Disney has dipped its toes into the video game waters several times—and it has always dried them off fairly quickly. There are some arguments to be made for an acquisition, though. The combination of EA Sports and ESPN makes plenty of sense. EA’s PopCap division is a natural fit. And having an in-house team to focus on Star Wars games has a certain logic to it.
It’s questionable, though, if Disney would have the stomach for titles like Battlefield, Mass Effect, and Dead Space. And Disney CEO Bob Chapek is plenty busy these days with growing Disney+ subscriber numbers and managing the fallout of the company’s problems in Florida, where Governor Ron DeSantis has targeted the company after it spoke out against the so-called Don’t Say Gay legislation.
Amazon has shown an increased interest in the gaming world lately, with the launch of Lost Ark. Its Twitch division makes it an even bigger player in the industry. It’s also a cash-rich company. But given the premium EA is likely seeking, that might price the company out of Amazon’s range. The most the retailer has ever shelled out for an acquisition was 2017’s takeover of Whole Foods, which cost it $13.7 billion. (Last year’s takeover of MGM carried an $8.5 billion price tag—and that company fit more naturally with Prime Video, which has a much larger established user base.)
EA would be a nice-to-have for Amazon, but it’s hardly a must-have, so this pairing seems unlikely.
Apple focuses on hardware more than software. And it already makes plenty from EA (and every other app developer in the video game space) via royalty payments from in-app purchases and downloads. Buying EA would load the company with a division that’s foreign to its way of doing business.
This is a combination that doesn’t make much sense.
Sony has its hands full already with the Bungie merger. And while the companies have been long-time partners and are familiar with each other, EA’s dependence on a cross-platform business model would be hard for Sony to swallow. Having a small number of Bungie games available on Xbox is one thing; having a catalog as major as EA’s is another entirely. There’s also the matter of culture shock. EA and Sony run their businesses in very different fashions, which makes it hard to see them working as a single company.

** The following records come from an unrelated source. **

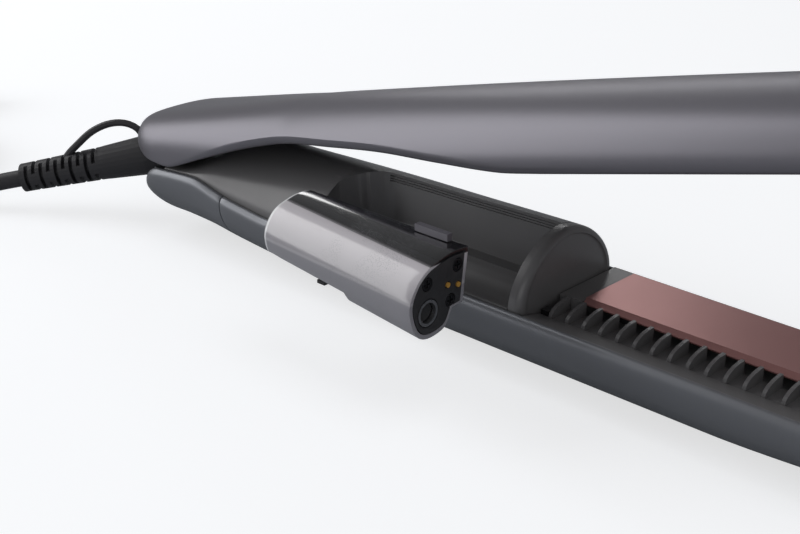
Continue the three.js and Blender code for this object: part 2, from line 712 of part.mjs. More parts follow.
// The comb: quarter-round fins on one bar, with the steam slots between them
const combTo = combFrom + (combFins - 1) * combPitch + combFin;
const combFar = combNear + combWidth;
let comb = block(combFrom, combTo, combNear, combFar, jawPocket + clearance, jawPocket + clearance + combBase);
const finOutline = [[combFar, jawPocket + combBase], [combNear, jawPocket + combBase],
  ...Array.from({ length: finSteps + 1 }, (unused, step) => {
    const angle = (Math.PI * step) / (2 * finSteps);
    return [combFar - combWidth * Math.cos(angle), combLow + (combHigh - combLow) * Math.sin(angle)];
  })];
for (let fin = 0; fin < combFins; fin += 1) {
  const x = combFrom + fin * combPitch;
  comb = comb.add(prism(finOutline, x, x + combFin));
}
addPart('comb', comb, 'black');
const latchFoot = jawPocket + clearance + latchTravel;
const latchTall = latchWide * 0.7;
const latchFrom = jawFrom + clearance;
const latchTo = combFrom - clearance;
addPart('comb_latch', block(latchFrom, latchTo, combNear, combNear + latchWide, latchFoot, latchFoot + latchTall), 'gloss');

// The tips are solid caps.
const tipFrom = jawEnd + seamGap;
const tipRow = [tipFrom, ...tipStations.filter((x) => x > tipFrom)];
addPart('lower_tip_cap', loft(tipRow, lowerRing), 'satinGrey');
addPart('upper_tip_cap', loft(tipRow, upperRing), 'satinLight', upperFrame);

// The water tank, drawn in its seat and then lifted and moved out as one group
const tankOutlineShares = [[0, 0], [-0.08, -0.71], [-0.27, -0.725], [-0.37, -0.92], [-0.5, -0.985], [-0.69, -1],
  [-0.83, -0.95], [-0.915, -0.85], [-0.975, -0.7], [-1, -0.56], [-0.99, -0.45], [-0.95, -0.35], [-0.88, -0.24],
  [-0.78, -0.143], [-0.67, -0.08], [-0.56, -0.046], [-0.42, -0.01], [-0.27, 0.012], [-0.12, 0.012]];
const tankTo = bayTo - tankGap;
const tankFrom = tankTo - tankLength;
const tankRearShares = [0.78, 0.83];
const tankStepShares = [0.53, 0.56];
const tankFlangeShare = -0.8;
const tankSlopeShares = [0.26, 0.8];
const tankStepKnots = tankStepShares.map((share, index) => [
  tankFrom + share * tankLength, index === 0 ? tankStep : 0]);
const tankSide = bayWallY - clearance;

function tankRing(x, inset) {
  const forward = (x - tankFrom) / tankLength;
  const wide = tankWide * (tankRearShares[0] + (1 - tankRearShares[0]) * forward);
  const tall = tankTall * (tankRearShares[1] + (1 - tankRearShares[1]) * forward);
  const lift = smooth(tankStepKnots, x);
  const keep = 1 - (2 * inset) / tankWide;
  return tankOutlineShares.map(([across, down]) => {
    const y = tankSide + across * wide;
    const z = tankTop + down * tall + (down < tankFlangeShare ? lift : 0);
    const middle = [tankSide - wide / 2, tankTop - tall / 2];
    return [middle[0] + (y - middle[0]) * keep, middle[1] + (z - middle[1]) * keep];
  });
}

const tankSlopes = tankSlopeShares.map((share) => tankFrom + tankLength * share);
const tankStations = [tankFrom, tankSlopes[0], ...tankStepKnots.map(([x]) => x), tankSlopes[1], tankTo];
const tankInnerStations = [tankFrom + tankWall, ...tankStations.slice(1), tankTo + overrun];
const tankShell = loft(tankStations, (x) => tankRing(x, 0)).subtract(
  loft(tankInnerStations, (x) => tankRing(x, tankWall)));
addPart('tank_shell', tankShell, 'smoke', tank);

const capFrom = tankTo - tankCapThickness;
let tankCap = loft([capFrom, tankTo], (x) => tankRing(x, tankWall + clearance));
tankCap = tankCap.subtract(along(capFrom - overrun, tankTo + overrun, portPlace, portRadius + clearance, 24));
const screwShares = [[-0.18, -0.19], [-0.7, -0.28], [-0.3, -0.62]];
screwShares.forEach(([across, down], index) => {
  const place = [tankSide + across * tankWide, tankTop + down * tankTall];
  const seat = tankTo - screwHeadHeight - clearance;
  tankCap = tankCap.subtract(along(seat, tankTo + overrun, place, screwHeadRadius + clearance, 16))
    .subtract(along(capFrom - overrun, tankTo, place, screwShaftRadius + clearance, 12));
  const head = along(seat + clearance, tankTo, place, screwHeadRadius, 16);
  const shaft = along(capFrom, seat + clearance * 2, place, screwShaftRadius, 12);
  addPart(`tank_screw_${index + 1}`, head.add(shaft), 'steel', tank);
});
contactPlaces.forEach((place, index) => {
  tankCap = tankCap.subtract(along(capFrom - overrun, tankTo + overrun, place, contactRadius + clearance, 12));
  addPart(`tank_contact_${index + 1}`, along(capFrom, tankTo + clearance, place, contactRadius, 12), 'gold', tank);
});
addPart('tank_cap', tankCap, 'black', tank);
const bushProfile = [[portRadius - portWall, 0], [portRadius, 0], [portRadius, tankCapThickness],
  [portRadius - portWall, tankCapThickness], [portRadius - portWall, 0]];
addPart('outlet_bush', turned(bushProfile, [capFrom, ...portPlace], [1, 0, 0]), 'steel', tank);
const valveRadius = portRadius - portWall - clearance;
addPart('outlet_valve', along(capFrom, capFrom + tankCapThickness * 0.5, portPlace, valveRadius, 20), 'rubber', tank);

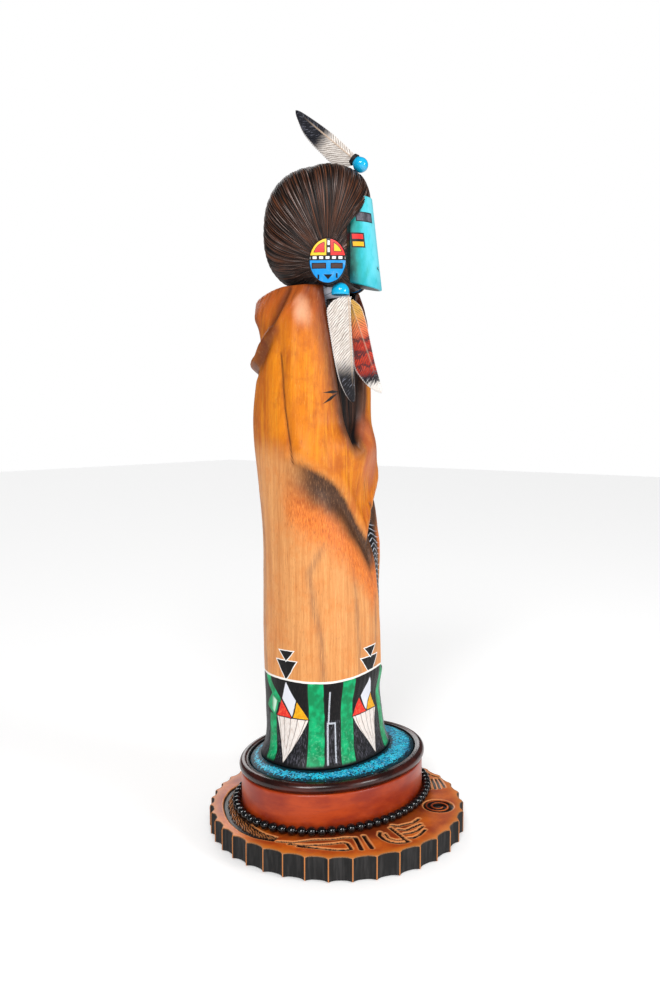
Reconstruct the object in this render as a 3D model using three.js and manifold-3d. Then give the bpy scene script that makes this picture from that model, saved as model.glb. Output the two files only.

The idea of, arguably, the two most sought-after independent publishers merging into a single super-publisher is an intriguing one. The combined IP catalog would be a powerhouse. And the two have discussed a team-up in the past (though Ubisoft soundly rejected it in 2004). The finances would be tricky, though, as EA would likely be the acquiring company, costing it money rather than bringing it in, which shareholders might balk at. And the combined entity would have to illustrate to investors that it can stand on equal ground as a combined Microsoft/Activision. That could be challenging.
Embracer has been on a tear lately. It recently bought the rights to Tomb Raider, Deus Ex, Thief, and more from Square Enix. It owns several major game studios, including Gearbox and Deep Silver. So, it certainly would be a possible partner. The logistics behind acquiring EA, though, are imposing. The company has numerous divisions scattered across the world, and the redundancies would take months or even years to sort out. That’s unlikely to appeal to Embracer’s management.

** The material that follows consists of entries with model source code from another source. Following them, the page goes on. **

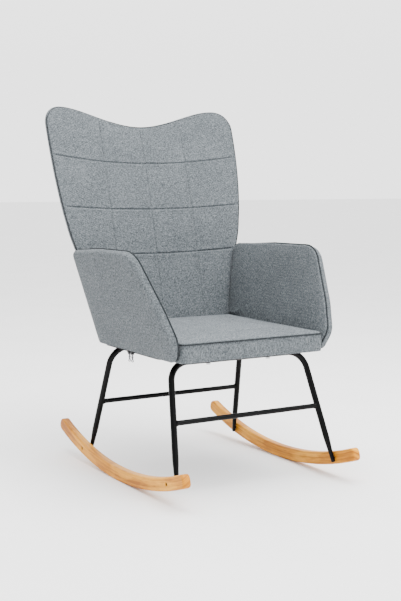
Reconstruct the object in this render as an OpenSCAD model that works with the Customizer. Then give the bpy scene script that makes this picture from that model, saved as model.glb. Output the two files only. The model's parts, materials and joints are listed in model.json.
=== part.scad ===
// Rocking chair: an upholstered wing-back shell with two flared arms and a box seat, carried by
// two bent-tube leg hoops that are bolted to the inner faces of two curved wooden rockers.
// +Z is up, the front of the chair faces -Y and the sitter's left arm is on +X.

/* [Rockers] */
// Radius of the curve that rolls on the floor
rocker_radius = 989; // [940:1:1040]
// Height of a rocker along its radius
rocker_height = 34; // [30:1:38]
// Thickness of a rocker
rocker_thick = 22; // [20:1:26]
// Width over the outer faces of both rockers
rocker_span = 524; // [510:1:540]
// Angle from the lowest point to the front end
front_angle = 19.5; // [16.5:0.1:20]
// Angle from the lowest point to the rear end
rear_angle = 20.9; // [19:0.1:23]

/* [Leg hoops] */
// Diameter of the leg tube
tube_d = 16; // [15:0.5:18]
// Wall of the leg tube
tube_wall = 1.2; // [1:0.1:1.5]
// Diameter of the swaged leg end
tip_d = 10; // [9.5:0.5:11]
// Length of the swaged taper
taper_len = 75; // [50:1:90]
// Bend radius of the tube's centre line
bend_radius = 52; // [45:1:60]
// Diameter of the stretcher tubes
stretcher_d = 13; // [12:0.5:14]
// Height of the front stretcher
front_stretcher_z = 186; // [170:1:200]
// Height of the rear stretcher
rear_stretcher_z = 174; // [160:1:200]

/* [Seat] */
// Height of the underside of the seat
seat_bottom = 334; // [334:1:336]
// Thickness of the seat box, dust cover to top
seat_thick = 51; // [48:1:54]
// Half width of the seat box
seat_half = 210; // [206:1:210]
// How far the seat reaches forward of the seat datum
seat_front = 251; // [245:1:256]

/* [Back] */
// Radius of the back's curve in plan
back_radius = 1500; // [1300:10:1800]
// Lean of the back at the seat, as a slope
back_slope = 0.19; // [0.17:0.01:0.21]
// Thickness of the padded back
back_thick = 19; // [17:0.5:24]
// Height of the wing tips
wing_top = 977; // [965:1:990]
// Height of the dip between the wings
dip_top = 925; // [910:1:940]
// Half width over the wings
wing_half = 299; // [290:1:305]

/* [Arms] */
// Outward lean of an arm, in degrees
arm_lean = 13.5; // [12:0.1:14]
// Thickness of an arm
arm_thick = 25; // [24:0.5:27]
// Distance from the centre to an arm's inner face at the top of the seat
arm_inner = 218; // [217.5:0.5:220]

/* [Zips] */
// Length of each zip under an arm
zip_len = 290; // [240:1:300]
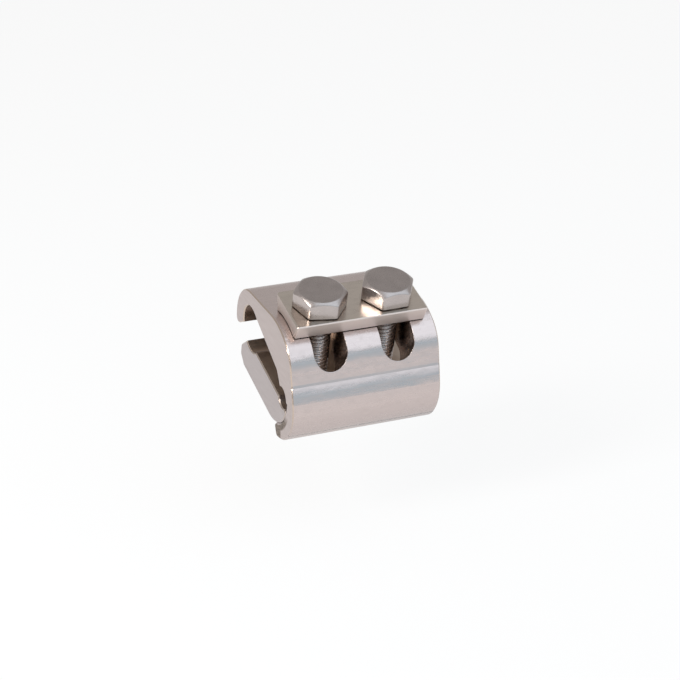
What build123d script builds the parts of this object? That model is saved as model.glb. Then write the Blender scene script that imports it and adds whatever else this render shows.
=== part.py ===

Nope. No way. If regulators are giving this much scrutiny to the Activision takeover, there’s no way the Xbox parent company could convince them to greenlight an EA takeover as well.

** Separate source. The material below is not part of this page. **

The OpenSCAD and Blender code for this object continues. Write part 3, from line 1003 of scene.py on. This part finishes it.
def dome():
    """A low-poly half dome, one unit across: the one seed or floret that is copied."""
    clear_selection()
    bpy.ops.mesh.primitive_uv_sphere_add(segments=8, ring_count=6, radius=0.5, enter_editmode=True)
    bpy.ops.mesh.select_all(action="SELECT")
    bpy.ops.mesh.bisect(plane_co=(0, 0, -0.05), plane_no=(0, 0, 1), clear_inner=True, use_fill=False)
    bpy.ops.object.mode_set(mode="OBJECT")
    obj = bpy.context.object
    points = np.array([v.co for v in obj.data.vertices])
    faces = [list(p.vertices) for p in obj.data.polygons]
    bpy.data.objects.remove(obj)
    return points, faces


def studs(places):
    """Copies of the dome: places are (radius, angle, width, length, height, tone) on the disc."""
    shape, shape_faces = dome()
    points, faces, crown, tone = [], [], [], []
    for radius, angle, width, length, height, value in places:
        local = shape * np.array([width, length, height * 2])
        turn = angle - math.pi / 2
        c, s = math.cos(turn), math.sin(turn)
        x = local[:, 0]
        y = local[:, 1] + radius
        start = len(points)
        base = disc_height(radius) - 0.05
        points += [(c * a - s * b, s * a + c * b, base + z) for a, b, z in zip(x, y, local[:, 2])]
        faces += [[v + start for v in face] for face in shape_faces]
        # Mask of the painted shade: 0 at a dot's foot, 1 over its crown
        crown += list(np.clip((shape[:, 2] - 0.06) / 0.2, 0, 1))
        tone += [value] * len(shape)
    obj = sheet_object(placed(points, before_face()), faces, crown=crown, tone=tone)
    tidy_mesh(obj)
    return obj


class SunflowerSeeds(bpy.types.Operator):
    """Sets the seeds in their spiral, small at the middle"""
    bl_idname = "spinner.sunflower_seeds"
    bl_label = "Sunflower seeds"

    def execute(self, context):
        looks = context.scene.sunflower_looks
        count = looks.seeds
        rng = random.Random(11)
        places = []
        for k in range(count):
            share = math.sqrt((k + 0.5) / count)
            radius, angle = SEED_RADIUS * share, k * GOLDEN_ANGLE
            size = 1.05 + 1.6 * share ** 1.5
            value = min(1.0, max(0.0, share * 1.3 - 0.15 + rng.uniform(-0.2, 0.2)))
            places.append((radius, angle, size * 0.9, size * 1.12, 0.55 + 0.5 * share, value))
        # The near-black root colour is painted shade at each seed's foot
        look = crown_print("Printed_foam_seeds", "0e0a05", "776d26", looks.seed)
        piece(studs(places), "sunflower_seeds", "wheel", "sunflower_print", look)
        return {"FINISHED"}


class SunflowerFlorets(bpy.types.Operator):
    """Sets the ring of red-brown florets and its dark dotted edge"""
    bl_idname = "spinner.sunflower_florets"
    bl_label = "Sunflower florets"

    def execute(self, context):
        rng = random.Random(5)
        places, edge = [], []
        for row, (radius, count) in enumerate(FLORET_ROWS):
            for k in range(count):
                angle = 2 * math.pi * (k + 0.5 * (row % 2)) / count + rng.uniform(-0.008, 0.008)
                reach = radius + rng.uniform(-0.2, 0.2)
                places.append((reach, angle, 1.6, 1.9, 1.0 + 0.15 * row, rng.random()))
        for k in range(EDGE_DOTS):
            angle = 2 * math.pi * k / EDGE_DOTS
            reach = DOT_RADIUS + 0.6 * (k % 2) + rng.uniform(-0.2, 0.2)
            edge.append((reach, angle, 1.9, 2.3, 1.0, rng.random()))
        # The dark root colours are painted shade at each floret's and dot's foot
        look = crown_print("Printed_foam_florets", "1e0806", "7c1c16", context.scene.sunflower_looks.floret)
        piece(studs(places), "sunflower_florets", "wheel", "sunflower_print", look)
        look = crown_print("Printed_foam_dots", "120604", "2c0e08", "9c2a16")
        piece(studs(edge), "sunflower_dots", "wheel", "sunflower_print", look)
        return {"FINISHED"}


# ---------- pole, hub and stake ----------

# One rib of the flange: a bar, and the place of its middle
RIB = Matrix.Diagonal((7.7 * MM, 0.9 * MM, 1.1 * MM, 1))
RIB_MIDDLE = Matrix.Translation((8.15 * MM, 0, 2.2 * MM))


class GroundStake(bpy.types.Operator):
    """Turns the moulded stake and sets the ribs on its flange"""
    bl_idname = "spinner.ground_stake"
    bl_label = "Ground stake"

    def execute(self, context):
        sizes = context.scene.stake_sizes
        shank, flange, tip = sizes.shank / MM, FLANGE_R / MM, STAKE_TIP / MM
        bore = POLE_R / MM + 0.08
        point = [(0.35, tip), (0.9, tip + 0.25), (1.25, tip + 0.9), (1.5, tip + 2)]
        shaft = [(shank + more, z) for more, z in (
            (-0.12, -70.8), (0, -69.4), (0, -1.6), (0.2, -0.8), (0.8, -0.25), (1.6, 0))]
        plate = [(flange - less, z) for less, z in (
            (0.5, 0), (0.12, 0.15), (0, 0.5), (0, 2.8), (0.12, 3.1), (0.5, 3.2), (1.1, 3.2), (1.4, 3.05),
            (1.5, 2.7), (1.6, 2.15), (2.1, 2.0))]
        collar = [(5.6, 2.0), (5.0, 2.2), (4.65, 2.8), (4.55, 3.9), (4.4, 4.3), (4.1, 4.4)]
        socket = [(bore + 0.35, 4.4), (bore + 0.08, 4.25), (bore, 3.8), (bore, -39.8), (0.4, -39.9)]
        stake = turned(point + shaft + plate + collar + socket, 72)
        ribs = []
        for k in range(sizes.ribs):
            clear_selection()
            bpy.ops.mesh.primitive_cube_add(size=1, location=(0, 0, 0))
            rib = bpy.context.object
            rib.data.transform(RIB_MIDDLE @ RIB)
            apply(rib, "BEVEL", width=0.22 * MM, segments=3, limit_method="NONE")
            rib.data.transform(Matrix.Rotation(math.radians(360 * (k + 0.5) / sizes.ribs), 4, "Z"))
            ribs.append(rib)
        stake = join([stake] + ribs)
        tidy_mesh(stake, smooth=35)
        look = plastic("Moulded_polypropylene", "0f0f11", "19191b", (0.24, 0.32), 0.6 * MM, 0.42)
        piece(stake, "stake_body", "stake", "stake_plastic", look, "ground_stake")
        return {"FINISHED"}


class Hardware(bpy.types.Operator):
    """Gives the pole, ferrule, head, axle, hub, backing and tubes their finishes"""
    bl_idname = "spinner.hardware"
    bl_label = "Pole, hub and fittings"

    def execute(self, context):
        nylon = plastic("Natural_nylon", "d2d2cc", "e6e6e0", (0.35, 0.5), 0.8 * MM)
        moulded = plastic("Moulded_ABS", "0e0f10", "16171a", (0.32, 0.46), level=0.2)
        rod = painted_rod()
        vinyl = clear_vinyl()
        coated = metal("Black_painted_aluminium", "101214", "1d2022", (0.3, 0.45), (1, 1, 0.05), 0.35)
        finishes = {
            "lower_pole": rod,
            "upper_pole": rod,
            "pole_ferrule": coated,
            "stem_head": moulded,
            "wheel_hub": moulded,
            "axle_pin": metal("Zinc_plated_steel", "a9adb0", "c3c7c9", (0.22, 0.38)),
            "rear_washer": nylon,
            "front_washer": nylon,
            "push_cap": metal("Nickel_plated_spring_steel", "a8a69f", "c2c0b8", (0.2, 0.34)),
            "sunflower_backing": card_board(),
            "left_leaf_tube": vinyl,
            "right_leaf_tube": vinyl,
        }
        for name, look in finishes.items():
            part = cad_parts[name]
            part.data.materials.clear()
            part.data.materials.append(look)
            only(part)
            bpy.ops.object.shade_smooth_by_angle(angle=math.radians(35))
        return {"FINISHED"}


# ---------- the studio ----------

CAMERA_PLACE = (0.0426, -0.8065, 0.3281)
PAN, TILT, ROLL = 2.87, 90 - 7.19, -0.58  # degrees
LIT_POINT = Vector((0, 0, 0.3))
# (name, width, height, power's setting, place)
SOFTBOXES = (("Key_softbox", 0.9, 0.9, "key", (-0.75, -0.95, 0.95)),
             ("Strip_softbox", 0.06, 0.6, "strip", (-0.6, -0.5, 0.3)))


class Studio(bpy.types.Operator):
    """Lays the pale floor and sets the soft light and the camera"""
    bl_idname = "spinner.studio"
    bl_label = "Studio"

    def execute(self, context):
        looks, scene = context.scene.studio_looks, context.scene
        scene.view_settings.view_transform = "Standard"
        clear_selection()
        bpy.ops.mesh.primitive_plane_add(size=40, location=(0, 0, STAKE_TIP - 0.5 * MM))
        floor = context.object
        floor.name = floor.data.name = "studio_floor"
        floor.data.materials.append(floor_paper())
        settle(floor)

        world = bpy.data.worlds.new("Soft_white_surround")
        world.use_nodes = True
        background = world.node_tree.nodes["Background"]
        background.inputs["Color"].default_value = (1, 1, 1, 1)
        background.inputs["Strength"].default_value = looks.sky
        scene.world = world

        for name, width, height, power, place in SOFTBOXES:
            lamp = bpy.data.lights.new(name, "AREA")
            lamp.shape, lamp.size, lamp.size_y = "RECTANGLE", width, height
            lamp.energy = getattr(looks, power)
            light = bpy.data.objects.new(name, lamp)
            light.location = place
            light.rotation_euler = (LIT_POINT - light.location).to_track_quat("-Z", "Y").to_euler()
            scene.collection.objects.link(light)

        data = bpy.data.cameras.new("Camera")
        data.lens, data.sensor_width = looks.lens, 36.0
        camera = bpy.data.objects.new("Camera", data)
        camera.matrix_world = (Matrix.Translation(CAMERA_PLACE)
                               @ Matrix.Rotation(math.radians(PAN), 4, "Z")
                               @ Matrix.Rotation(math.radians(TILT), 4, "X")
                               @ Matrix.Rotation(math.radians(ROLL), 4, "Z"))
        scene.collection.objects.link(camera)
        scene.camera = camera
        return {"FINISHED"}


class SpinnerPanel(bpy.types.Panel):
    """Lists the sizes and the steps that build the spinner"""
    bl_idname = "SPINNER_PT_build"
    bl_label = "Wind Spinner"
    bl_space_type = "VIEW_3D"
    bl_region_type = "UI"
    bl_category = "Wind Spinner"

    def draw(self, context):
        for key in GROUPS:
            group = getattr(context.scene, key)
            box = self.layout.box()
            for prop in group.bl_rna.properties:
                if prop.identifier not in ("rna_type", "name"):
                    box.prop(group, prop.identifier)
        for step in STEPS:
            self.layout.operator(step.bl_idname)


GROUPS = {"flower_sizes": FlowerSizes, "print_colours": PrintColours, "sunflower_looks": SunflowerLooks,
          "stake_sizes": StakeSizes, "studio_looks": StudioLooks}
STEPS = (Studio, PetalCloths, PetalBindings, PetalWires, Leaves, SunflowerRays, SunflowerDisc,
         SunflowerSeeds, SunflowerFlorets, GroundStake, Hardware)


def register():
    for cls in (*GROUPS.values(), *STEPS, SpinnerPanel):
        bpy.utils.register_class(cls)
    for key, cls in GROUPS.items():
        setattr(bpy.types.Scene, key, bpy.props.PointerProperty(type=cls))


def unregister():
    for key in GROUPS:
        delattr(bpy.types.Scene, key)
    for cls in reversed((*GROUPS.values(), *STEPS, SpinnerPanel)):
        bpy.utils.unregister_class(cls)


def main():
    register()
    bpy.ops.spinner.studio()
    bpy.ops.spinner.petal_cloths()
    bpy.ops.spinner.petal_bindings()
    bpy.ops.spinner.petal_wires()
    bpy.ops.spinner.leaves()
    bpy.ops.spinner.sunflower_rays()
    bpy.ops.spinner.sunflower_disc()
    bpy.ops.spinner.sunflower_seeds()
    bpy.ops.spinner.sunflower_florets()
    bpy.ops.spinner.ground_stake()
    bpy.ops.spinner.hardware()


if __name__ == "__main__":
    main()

While this potential merger doesn’t seem to be moving forward at the moment, it really does make the most sense for EA. It has a level of prestige that the company can tout, it fills a hole in Comcast’s media library, and it opens the door to improved communications between Comcast and the console makers, which could improve its streaming numbers.
The deal, assuming the reports were accurate, could be dead right now, but as the industries around Comcast and EA continue to evolve (and assuming egos don’t get in the way), it’s not unthinkable that the two could find some way to work out their differences.